Russia’s central bank in Moscow.
Gavriil Grigorov | TASS | Getty Images
Russia’s central bank on Monday more than doubled the country’s key interest rate from 9.5% to 20% as its currency, the ruble, hit a record low against the dollar on the back of a slew of new sanctions and penalties imposed on Russia by Europe and the U.S. for its invasion of Ukraine.
The rate hike, the central bank said, “is designed to offset increased risk of ruble depreciation and inflation.”
This follows the central bank’s order to halt foreigners’ bids to sell Russian securities in an effort to contain the market fallout. The ruble fell as far as 119.50 per dollar, down a whopping 30% from Friday’s close.
The bank also said it would be freeing 733 billion rubles ($8.78 billion) in local bank reserves to boost liquidity. Russian Central Bank Governor Elvira Nabiullina will hold a briefing at 1 p.m. London time Monday.

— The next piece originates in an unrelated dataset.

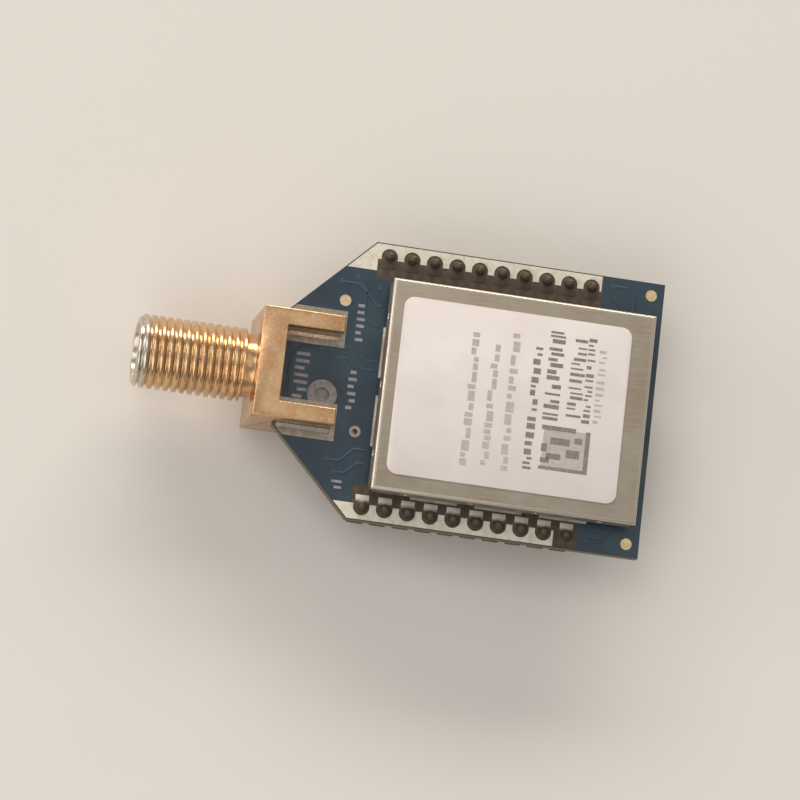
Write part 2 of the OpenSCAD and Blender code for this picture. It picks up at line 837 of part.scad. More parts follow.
circuit_board();
edge_print();
fiducials();
test_ring();
ring_fill();
via_ring();
ground_lands();
feed_land();
header_body_a();
header_body_b();
header_pins_a();
header_pins_b();
pin_solder_a();
pin_solder_b();
shield_frame();
shield_solder();
shield_cover();
label();
antenna_jack();
jack_insulator();
jack_contact();
jack_solder();
radio_chip();
microcontroller();
flash_memory();
power_amplifier();
antenna_switch();
antenna_filter();
main_crystal();
clock_crystal();
voltage_regulator();
power_inductor();
capacitors();
resistors();
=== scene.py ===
import math
import random

import bpy
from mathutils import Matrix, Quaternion, Vector


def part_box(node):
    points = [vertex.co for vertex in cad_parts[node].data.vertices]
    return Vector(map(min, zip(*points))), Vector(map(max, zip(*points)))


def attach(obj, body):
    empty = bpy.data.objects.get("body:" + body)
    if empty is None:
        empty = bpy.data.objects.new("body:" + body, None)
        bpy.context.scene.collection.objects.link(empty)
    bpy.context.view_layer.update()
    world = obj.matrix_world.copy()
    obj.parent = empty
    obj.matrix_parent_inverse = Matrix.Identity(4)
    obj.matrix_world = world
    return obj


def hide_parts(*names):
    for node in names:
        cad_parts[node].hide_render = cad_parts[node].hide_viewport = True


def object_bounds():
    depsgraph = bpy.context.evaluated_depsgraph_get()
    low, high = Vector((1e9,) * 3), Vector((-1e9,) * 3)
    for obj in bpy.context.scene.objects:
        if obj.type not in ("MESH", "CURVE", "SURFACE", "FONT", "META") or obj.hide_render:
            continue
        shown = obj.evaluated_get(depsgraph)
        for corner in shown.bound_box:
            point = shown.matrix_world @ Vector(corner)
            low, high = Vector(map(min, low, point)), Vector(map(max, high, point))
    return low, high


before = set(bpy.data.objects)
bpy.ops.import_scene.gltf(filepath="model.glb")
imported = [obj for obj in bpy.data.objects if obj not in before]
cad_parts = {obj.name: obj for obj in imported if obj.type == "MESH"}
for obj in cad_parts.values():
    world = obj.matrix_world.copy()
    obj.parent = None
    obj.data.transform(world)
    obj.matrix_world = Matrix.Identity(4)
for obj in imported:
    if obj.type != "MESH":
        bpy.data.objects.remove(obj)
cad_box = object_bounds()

# ---------------------------------------------------------------- circuit board
# A routed panel of glass-epoxy laminate under a dark blue solder mask. The mask
# is left off along the two pin rows, where the brown laminate shows bare, and
# the routed edges show the layers of glass cloth.

MM = 0.001


def linear(hexa):
    """An sRGB hex value as a linear colour."""
    parts = [int(hexa[i:i + 2], 16) / 255 for i in (1, 3, 5)]
    return [p / 12.92 if p <= 0.04045 else ((p + 0.055) / 1.055) ** 2.4 for p in parts] + [1.0]


def wire(tree, node, inputs):
    """Sets each input of a shader node, or links it where the value is a node or a socket."""
    for name, value in inputs.items():
        if isinstance(value, bpy.types.Node):
            value = next(socket for socket in value.outputs if socket.enabled)
        if isinstance(value, bpy.types.NodeSocket):
            tree.links.new(value, node.inputs[name])
        else:
            node.inputs[name].default_value = value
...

The dramatic developments underline fears of a run on Russia’s banks. Already, long lines to withdraw cash have been seen at ATMs in Russian cities. Sberbank Europe, which is owned by Russia’s state-run Sberbank, says it has experienced “significant outflows of deposits in a very short time.”
In a statement Monday, the Russian finance ministry and the central bank announced plans to order domestic exporters to sell their foreign exchange revenues starting on Feb. 28. The move will order exporters to sell 80% of all their forex revenues received under export contracts.

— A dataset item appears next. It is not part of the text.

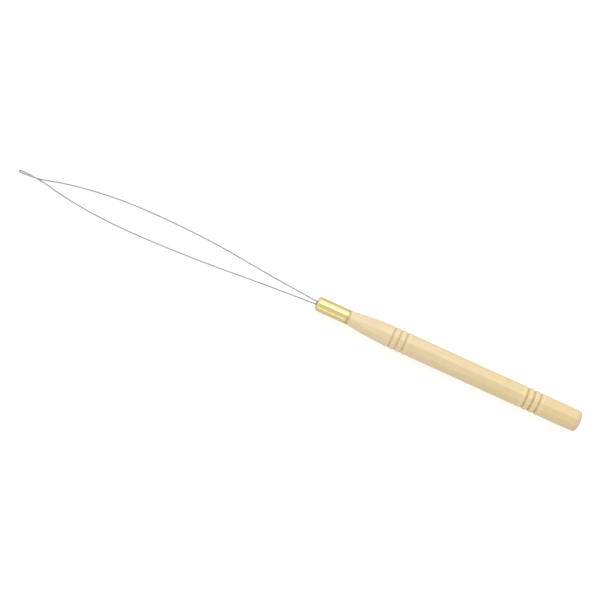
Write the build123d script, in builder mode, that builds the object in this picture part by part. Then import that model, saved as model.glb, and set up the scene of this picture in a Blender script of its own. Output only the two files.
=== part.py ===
from build123d import *
import math
import os

# Loop threader: a turned wooden handle, a brass ferrule on its front end and one spring-steel
# wire folded into a long loop, whose two tails are glued into the handle.
# X runs along the tool, loop tip at -X and butt at +X, +Z is up, and the tool lies on Z = 0
# with its loop flat. The origin is under the middle of the tool. All sizes are in millimetres.

# ---- Overall sizes ----
handle_length = 111.6       # wood behind the ferrule
ferrule_length = 15.0
loop_length = 143.4         # wire in front of the ferrule
body_diameter = 10.0        # round stock that the handle is turned from

# ---- Handle ----
nose_length = 23.0          # curved stretch from the ferrule up to the full diameter
shoulder_round = 0.3        # rounded edge of the wood against the ferrule
butt_dome = 0.6             # height of the slightly domed end
butt_round = 1.8
groove_pitch = 3.0
grooves_per_group = 3
groove_depth = 0.4
groove_cutter_radius = 0.75
groove_rim_round = 0.3
front_group_setback = 24.0  # middle groove behind the ferrule
rear_group_setback = 23.4   # middle groove in front of the butt

# ---- Ferrule ----
ferrule_diameter = 6.5
ferrule_wall = 0.4
lip_round = 1.0             # outside radius of the rolled front rim
lip_reach = 1.3             # how far the rim turns in, from the bore of the tube
rim_round = 0.15            # broken edges at the mouth and at the rear
tenon_gap = 0.2             # between the end of the rim's curve and the tenon's face

# ---- Wire and its seat ----
wire_diameter = 0.6
tail_spacing = 1.2          # between the centres of the two tails
tail_length = 28.0          # glued length, from the tenon's face
exit_bend_radius = 60.0     # gentle bend of each strand where it leaves the ferrule
bore_end_gap = 2.0          # bore left beyond the tails
glue_film = 0.25            # between a tail and the wall of the bore
glue_dome = 0.5             # height of the glue bead that stands out of the mouth

# ---- Loop ----
flare_length = 82.0         # from the ferrule to the widest place
eye_length = 8.6            # from the strands' crossing to the tip
belly_half_width = 5.8      # centre of a strand from the loop's own middle line
eye_gap = 0.2               # clear gap inside the folded tip
crossing_gap = 0.04         # clear gap between the strands where one passes over the other
tip_offset = -1.3           # the tip leans to one side of the axis
belly_offset = 0.4          # and the belly to the other

# Corners of each strand, rounded below: how far along the flare or the taper, how wide as a
# share of the belly, and how far the middle line has gone towards the offset at its far end.
flare_corners = [(0.30, 0.41, 0.5), (0.62, 0.83, 1.2), (0.91, 1.00, 0.8)]
taper_corners = [(0.23, 1.00, 0.0), (0.53, 0.78, 0.3), (0.77, 0.45, 0.55)]
pinch_along = 0.93          # share of the taper, where the strands come close together
pinch_lean = 0.80
crossing_lean = 0.95
eye_middle_spread = 0.9     # share of the folded tip's width, halfway along the eye
corner_share = 0.45         # share of the shorter run that each rounded corner takes up

# ---- Values worked out from the sizes above ----
total_length = handle_length + ferrule_length + loop_length
axis_height = body_diameter / 2
butt_x = total_length / 2
shoulder_x = butt_x - handle_length
mouth_x = shoulder_x - ferrule_length
tip_x = mouth_x - loop_length
tenon_face_x = mouth_x + lip_round + tenon_gap
cylinder_start_x = shoulder_x + nose_length

body_radius = body_diameter / 2
ferrule_radius = ferrule_diameter / 2
tenon_radius = ferrule_radius - ferrule_wall
mouth_radius = tenon_radius - lip_reach
wire_radius = wire_diameter / 2
bore_radius = tail_spacing / 2 + wire_radius + glue_film
bore_depth = tail_length + bore_end_gap
fold_radius = wire_radius + eye_gap / 2
fold_x = tip_x + wire_radius + fold_radius
crossing_rise = wire_radius + crossing_gap / 2
belly_x = mouth_x - flare_length
crossing_x = tip_x + eye_length
taper_length = belly_x - crossing_x

tool_axis = Axis((0, 0, axis_height), (1, 0, 0))
profile_plane = Plane(origin=(0, 0, axis_height), x_dir=(1, 0, 0), z_dir=(0, -1, 0))
loop_plane = Plane.XY.offset(axis_height)


def groove_centres():
    """Places along X of every turned groove, group by group."""
    centres = []
    for middle in (shoulder_x + front_group_setback, butt_x - rear_group_setback):
        for index in range(grooves_per_group):
            centres.append(middle + (index - (grooves_per_group - 1) / 2) * groove_pitch)
    return centres


def strand_corners(side):
    """Corners of one strand from its tail to the folded tip, side +1 or -1.

    Points are (X, Y, height over the loop's plane). A strand starts on its own side, passes
    over (+1) or under (-1) the other one and ends on the other side of the tip.
    """
    corners = [
        (tenon_face_x + tail_length, side * tail_spacing / 2, 0),
        (mouth_x, side * tail_spacing / 2, 0),
    ]
    for along, spread, lean in flare_corners:
        x = mouth_x - along * flare_length
        y = lean * belly_offset + side * spread * belly_half_width
        corners.append((x, y, 0))
    for along, spread, lean in taper_corners:
        x = belly_x - along * taper_length
        y = lean * tip_offset + side * spread * belly_half_width
        corners.append((x, y, 0))
    pinch_x = belly_x - pinch_along * taper_length
    pinch_y = pinch_lean * tip_offset + side * wire_diameter
    corners.append((pinch_x, pinch_y, side * crossing_rise))
    corners.append((crossing_x, crossing_lean * tip_offset, side * crossing_rise))
    eye_middle_x = (crossing_x + fold_x) / 2
    eye_middle_y = tip_offset - side * eye_middle_spread * fold_radius
    corners.append((eye_middle_x, eye_middle_y, side * wire_radius))
    corners.append((fold_x, tip_offset - side * fold_radius, 0))
    return corners


def corner_radii(corners):
    """One radius for each inner corner: the exit's own, then the same share of the shorter run."""
    points = [Vector(*corner) for corner in corners]
    radii = [exit_bend_radius]
    for before, here, after in zip(points[1:], points[2:], points[3:]):
        run_in = here - before
        run_out = after - here
        half_turn = math.radians(run_in.get_angle(run_out)) / 2
        shorter_run = min(run_in.length, run_out.length)
        radii.append(corner_share * shorter_run / math.tan(half_turn))
    return radii


os.makedirs("parts", exist_ok=True)

# ---- Handle: turned body with a tenon for the ferrule and a bore for the wire ----
with BuildPart() as handle:
    with BuildSketch(profile_plane) as handle_outline:
        with BuildLine() as handle_edge:
            Polyline(
                (butt_x, 0),
                (tenon_face_x, 0),
                (tenon_face_x, tenon_radius),
                (shoulder_x, tenon_radius),
                (shoulder_x, ferrule_radius),
            )
            TangentArc(
                (cylinder_start_x, body_radius),
                (shoulder_x, ferrule_radius),
                tangent=(-1, 0),
            )
            Line((cylinder_start_x, body_radius), (butt_x - butt_dome, body_radius))
            dome_radius = (body_radius**2 + butt_dome**2) / (2 * butt_dome)
            RadiusArc((butt_x - butt_dome, body_radius), (butt_x, 0), dome_radius)
        make_face()
        butt_corner = handle_outline.vertices().sort_by_distance((butt_x - butt_dome, body_radius))[0]
        fillet(butt_corner, radius=butt_round)
        shoulder_corner = handle_outline.vertices().sort_by_distance((shoulder_x, ferrule_radius))[0]
        fillet(shoulder_corner, radius=shoulder_round)
        cutter_height = body_radius - groove_depth + groove_cutter_radius
        with Locations(*[(x, cutter_height) for x in groove_centres()]):
            Circle(groove_cutter_radius, mode=Mode.SUBTRACT)
        arcs = handle_outline.edges().filter_by(GeomType.CIRCLE)
        groove_arcs = arcs.filter_by(lambda arc: abs(arc.radius - groove_cutter_radius) < 0.001)
        fillet(groove_arcs.vertices(), radius=groove_rim_round)
    revolve(axis=tool_axis)
    with Locations(Plane(origin=(tenon_face_x, 0, axis_height), z_dir=(-1, 0, 0))):
        Hole(radius=bore_radius, depth=bore_depth)
handle.part.label = "handle"
export_step(handle.part, "parts/handle.step")

# ---- Ferrule: drawn tube with its front rim rolled in ----
with BuildPart() as ferrule:
    with BuildSketch(profile_plane) as ferrule_outline:
        with BuildLine() as ferrule_edge:
            FilletPolyline(
                (shoulder_x, ferrule_radius),
                (mouth_x, ferrule_radius),
                (mouth_x, mouth_radius),
                radius=lip_round,
            )
            FilletPolyline(
                (mouth_x + ferrule_wall, mouth_radius),
                (mouth_x + ferrule_wall, tenon_radius),
                (shoulder_x, tenon_radius),
                radius=lip_round - ferrule_wall,
            )
            Line((mouth_x, mouth_radius), (mouth_x + ferrule_wall, mouth_radius))
            Line((shoulder_x, tenon_radius), (shoulder_x, ferrule_radius))
        make_face()
        mouth_edge = ferrule_outline.vertices().sort_by_distance((mouth_x, mouth_radius))[0]
        rear_edge = ferrule_outline.vertices().sort_by_distance((shoulder_x, ferrule_radius))[0]
        fillet([mouth_edge, rear_edge], radius=rim_round)
    revolve(axis=tool_axis)
ferrule.part.label = "ferrule"
export_step(ferrule.part, "parts/ferrule.step")

# ---- Wire loop: one round wire, tail, strand, folded tip, strand, tail ----
near_corners = strand_corners(1)
far_corners = strand_corners(-1)
with BuildPart() as wire_loop:
    with BuildLine(loop_plane) as wire_path:
        FilletPolyline(*near_corners, radius=corner_radii(near_corners))
        tip_point = (tip_x + wire_radius, tip_offset, 0)
        ThreePointArc(near_corners[-1], tip_point, far_corners[-1])
        FilletPolyline(*far_corners, radius=corner_radii(far_corners))
    wire_route = wire_path.wire()
    with BuildSketch(Plane(origin=wire_route @ 0, z_dir=wire_route % 0)) as wire_section:
        Circle(wire_radius)
    sweep(path=wire_route)
wire_loop.part.label = "wire_loop"
export_step(wire_loop.part, "parts/wire_loop.step")

# ---- Adhesive plug: fills the bore, the space behind the rim and stands a little proud ----
with BuildPart() as adhesive_plug:
    with BuildSketch(profile_plane) as plug_outline:
        with BuildLine() as plug_edge:
            bead_x = mouth_x + rim_round
            Polyline(
                (bead_x - glue_dome, 0),
                (tenon_face_x + bore_depth, 0),
                (tenon_face_x + bore_depth, bore_radius),
                (tenon_face_x, bore_radius),
                (tenon_face_x, tenon_radius),
            )
            FilletPolyline(
                (tenon_face_x, tenon_radius),
                (mouth_x + ferrule_wall, tenon_radius),
                (mouth_x + ferrule_wall, mouth_radius),
                radius=lip_round - ferrule_wall,
            )
            Line((mouth_x + ferrule_wall, mouth_radius), (bead_x, mouth_radius))
            bead_radius = (mouth_radius**2 + glue_dome**2) / (2 * glue_dome)
            RadiusArc((bead_x, mouth_radius), (bead_x - glue_dome, 0), -bead_radius)
        make_face()
    revolve(axis=tool_axis)
    add(wire_loop.part, mode=Mode.SUBTRACT)
adhesive_plug.part.label = "adhesive_plug"
export_step(adhesive_plug.part, "parts/adhesive_plug.step")
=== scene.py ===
"""Looks of a loop threader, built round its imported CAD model.

Every length is in metres, in the CAD model's own frame: X runs along the tool with the loop's
tip at -X and the butt at +X, Z is up, and the tool lies on Z = 0. Each new surface is a formula
on a grid of two parameters, worked out as whole numpy arrays, and stands for one CAD node.
"""

import logging
import math
from dataclasses import dataclass
from enum import Enum
from typing import Any, Sequence

import bmesh
import bpy
import numpy as np
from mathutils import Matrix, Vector


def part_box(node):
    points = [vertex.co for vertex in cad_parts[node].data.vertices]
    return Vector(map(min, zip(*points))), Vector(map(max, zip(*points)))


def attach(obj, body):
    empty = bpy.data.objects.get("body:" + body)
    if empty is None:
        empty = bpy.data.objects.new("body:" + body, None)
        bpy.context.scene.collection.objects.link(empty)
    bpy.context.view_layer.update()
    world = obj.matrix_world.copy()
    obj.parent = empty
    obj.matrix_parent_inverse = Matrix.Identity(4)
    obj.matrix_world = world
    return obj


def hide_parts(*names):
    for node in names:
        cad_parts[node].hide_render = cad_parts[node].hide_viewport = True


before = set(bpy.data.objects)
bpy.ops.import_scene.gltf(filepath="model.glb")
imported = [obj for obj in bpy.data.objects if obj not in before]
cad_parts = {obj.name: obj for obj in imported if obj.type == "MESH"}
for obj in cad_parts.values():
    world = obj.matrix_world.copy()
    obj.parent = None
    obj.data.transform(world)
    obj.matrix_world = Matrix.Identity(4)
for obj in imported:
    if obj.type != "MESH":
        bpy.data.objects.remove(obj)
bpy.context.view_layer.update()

log = logging.getLogger("loop_threader")

MM = 0.001
PER_MM = 1000.0
FULL_TURN = 2.0 * math.pi
QUARTER_TURN = 0.5 * math.pi
MARGIN_SHARE = 0.2  # of a straight run, the most that the margin at each end takes up
WAVE_SCALE = 20.0  # Blender's wave texture runs this many times faster than its Scale says

Floats = np.ndarray
Ints = np.ndarray
Colour = tuple[float, float, float]
Triple = tuple[float, float, float]


class Node(Enum):
    """CAD nodes that the pieces stand for."""

    HANDLE = "handle"
    FERRULE = "ferrule"
    WIRE_LOOP = "wire_loop"
    ADHESIVE = "adhesive_plug"


class Slot(Enum):
    """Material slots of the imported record."""

    WOOD = "lacquered_wood"
    BRASS = "brass"
    STEEL = "spring_steel"
    RESIN = "cured_adhesive"


class Trait(Enum):
    """Values that a mesh carries at each point for its material to read."""

    RECESS = "recess"
    RIM = "rim"
    END = "end_grain_and_shade"
    STRAIGHT = "straight"


# ---------------------------------------------------------------------------------------------
# Outlines and grids
# ---------------------------------------------------------------------------------------------


def arc(centre: tuple[float, float], radius: float, start: float, end: float, count: int) -> Floats:
    """Points on a circle: the centre plus radius times (cosine, sine) of evenly spaced angles.

    Args:
        centre: Place of the circle's middle in (x, radius).
        radius: Radius of the circle.
        start: First angle, in radians.
        end: Last angle, in radians.
        count: How many points.

    Returns:
        Array of count rows (x, radius).
    """
    angles = np.linspace(start, end, count)
    return np.stack([centre[0] + radius * np.cos(angles), centre[1] + radius * np.sin(angles)], axis=1)


def crisp_path(corners: Sequence[tuple[float, float]], counts: Sequence[int], margin: float) -> Floats:
    """Points on straight runs with one close to each corner, so that smooth shading keeps them.

    The places along a run are its two ends, a margin in from each, and an even spread between.

    Args:
        corners: Ends of the runs in (x, radius), one more than there are runs.
        counts: How many points in the even spread of each run.
        margin: Distance of the close points from the corners.

    Returns:
        Array of rows (x, radius).
    """
    places, runs = np.array(corners, float), []
    for first, last, count in zip(places[:-1], places[1:], counts):
        share = min(margin / float(np.linalg.norm(last - first)), MARGIN_SHARE)
        along = np.concatenate([[0.0], np.linspace(share, 1.0 - share, count), [1.0]])
        runs.append(first + along[:, None] * (last - first))
    return np.vstack(runs)


def smooth_lower(first: Floats, second: Floats, blend: float) -> Floats:
    """The lower of two heights with its crease rounded.

    Where the two differ by less than the blend, the lower one is taken down by a quarter of the
    blend times the square of how near they are, from 0 at the blend's edge to 1 where they meet.

    Args:
        first: Heights of one surface.
        second: Heights of the other surface.
        blend: Difference at which the rounding starts.

    Returns:
        Array of heights.
    """
    near = np.clip(1.0 - np.abs(first - second) / blend, 0.0, 1.0)
    return np.minimum(first, second) - 0.25 * blend * near**2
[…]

Over the weekend, the U.S., European allies and Canada agreed to cut off key Russian banks from the interbank messaging system, SWIFT, which connects more than 11,000 banks and financial institutions in over 200 countries and territories. The EU also announced Sunday it was shutting its airspace to Russian aircraft.
The volatility in Russian markets “does show that the freezing of the Russian central banks assets, which was decided over the weekend by the EU as well as the other western countries led by the U.S. — it shows what a significant move that is,” David Marsh, chairman of economic policy think tank OMFIF, told CNBC’s “Squawk Box Europe” on Monday.
“That is actually much more significant than the SWIFT action, which was breaking a taboo by Germany when it joined in on that over the weekend,” he said, referring to sanctions that cut several Russian banks out of the global SWIFT payments system.
“It does mean that there is going to be this enormous scramble for dollars in Russia — we’ve seen the queues outside the banks and so on.”
Russia over the past several years has amassed a war chest of some $630 billion in foreign reserves, its highest level ever, which analysts say will help it withstand sanctions and losses in export revenue. But if some of those assets are frozen, that changes the calculus for Russia.
“We will paralyze the assets of Russia’s central bank,” EU Commission President Ursula von der Leyen said in a statement Sunday. “This will freeze its transactions. And it will make it impossible for the Central Bank to liquidate its assets.”
“The fact that the Russians cannot deploy a good part of this $600 billion worth of foreign currency reserves that the Russian central bank has been carefully building up does mean that we are onto an emergency war economy,” Marsh said. “And the idea of isolating Russia, which just a few days ago would have been thought of as unthinkable, it now is a reality.”
The ramp-up in punitive measures against Russia — the strongest that the EU has ever deployed against it — come as Russian forces deployed by President Vladimir Putin carry out offensives all over Ukraine. It follows several days of heavy shelling and missile strikes in major urban centers including Ukraine’s two largest cities, its capital Kyiv and Kharkiv, which together have a population of nearly 5 million people.
Ukrainian forces have so far managed to hold back the Russian advances and remain in control of the two cities, Ukraine’s defense ministry said on Sunday.
Correction: This story has been updated to show that Russia’s rate rise was a more than doubling of its original rate.